In his youth he studied at the University of Wittenberg in Wittenberg, Holy Roman Empire, and became a follower and friend of Martin Luther with whom he often corresponded. When Giedde returned to Norway he became an officer.

As a devoted adherent of Lutheranism, for his personal security during the tumultuous time of the Protestant Reformation, he is said to ridden his horse equipped with a sword and pistols. His sword was inherited down to his grandson Peder Jenssen, who however lost it in a fire.

The Danish-Norwegian King Christian III was concerned about imposing the Protestant Reformation in his dominions and therefore needed clergy profoundly introduced in the Lutheran teachings. Giedde thus left his military career in order to become a priest.
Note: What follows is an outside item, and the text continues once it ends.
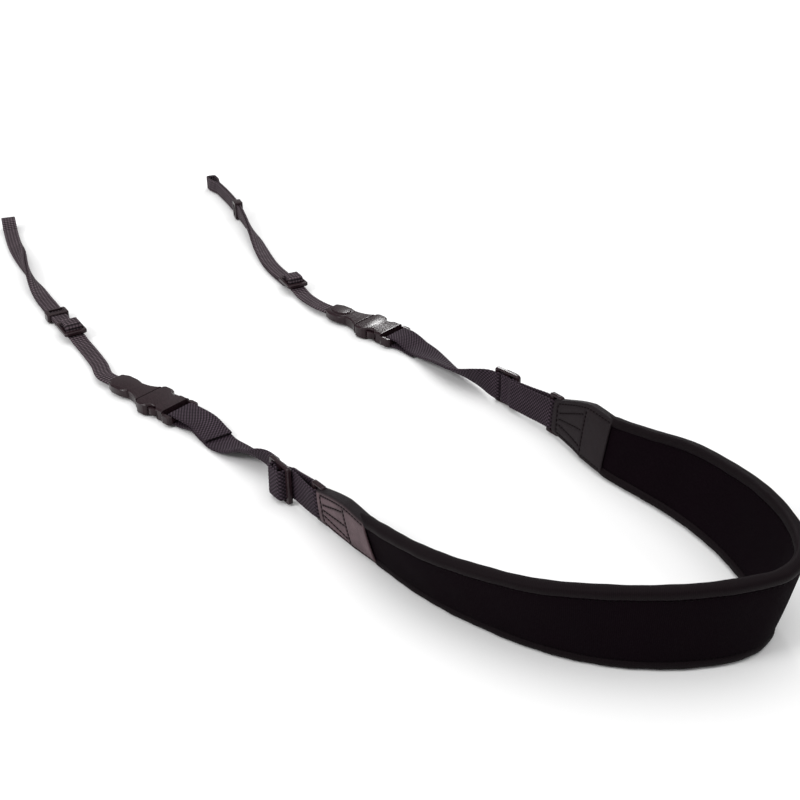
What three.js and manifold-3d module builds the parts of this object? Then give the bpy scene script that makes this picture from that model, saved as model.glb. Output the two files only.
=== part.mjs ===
// A camera neck strap lying on a surface: a padded neck piece standing in a U, two wide webbing arms,
// two fastened side-release buckles and two narrow webbing arms with open end loops.
// Millimetres, +Z up. X runs along the strap's long axis, with the bend of the neck pad at +X.
import * as THREE from "three";
import { mergeVertices } from "three/addons/utils/BufferGeometryUtils.js";
import Module from "manifold-3d";

const wasm = await Module();
wasm.setup();

// ---- Driving dimensions ----
const GAP = 0.3; // clearance kept between neighbouring pieces
const WIDE = { width: 17, thick: 1.5 }; // webbing on the pad's side of the buckles
const NARROW = { width: 10, thick: 1.4 }; // webbing on the camera's side of the buckles
const PAD = { core: 5.4, bound: 6, edge: 5.5, step: 9 }; // core and bound edge thickness, edge band height
const TAB = { tip: 19, shy: 2, shoulder: 0.62, tipThick: 5.8, wall: 1, pocket: 15, inside: 4.6, room: 0.5, slack: 1 };
const RING = { long: 9.8, across: 23.6, bar: 3, rail: 1.8, thick: 2.8 };
const SLIDE = { long: 18.4, slot: 4.4, centreBar: 3.6, thick: 2.6, margin: 4.6 };
const KEEPER = { long: 8.6, across: 14.4, tall: 6.4, wall: 1, bar: 2.2 };
const BUCKLE = {
  thick: 8, // over the female shells
  wall: 1.8, // one female shell
  earHalf: 11.6,
  bodyHalf: 9.8,
  footHalf: 11.4,
  slotHalf: 9.1,
  earLong: 10,
  windowLong: 7,
  slotFrom: 22.5,
  slotLong: 4.4,
  footBar: 3.2,
  footThick: 5,
  barThick: 2.8,
  foldBack: { left: 32, right: 21 }, // webbing beyond the foot, from its bar to its cut end
  padFrom: -31, // the narrow end's hexagonal pad
  padLong: 19,
  padHalf: 7.6,
  padThick: 6.4,
  pocketLong: 13.6,
  pocketTall: 2.4,
};
const LOOP = { long: 13, open: 3.4 }; // end loop for the lug: its length and half its opening
const ORIGIN = { x: 5.7, y: 1.2 }; // the middle of the whole strap's box, in the route's own coordinates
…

In 1534 he was appointed vicar in Kville, Bohuslen, then belonging to Norway, becoming the region's first Lutheran priest, succeeding the Catholic monk Gudmund. When Pehr Kalm visited Fjällbacka in 1742, he was told the story about how Gudmund went under and died due to the "Gudmund skerry" in the sea outside the port of Fjällbacka.

Giedde remained vicar there until 1573, when he was appointed religious provost in Viken.

Due to his old age he had become blind when he was visited in Kville by King James VI of Scotland. He died in 1590 in Kville, in today's Tanum Municipality, Bohuslän, Sweden.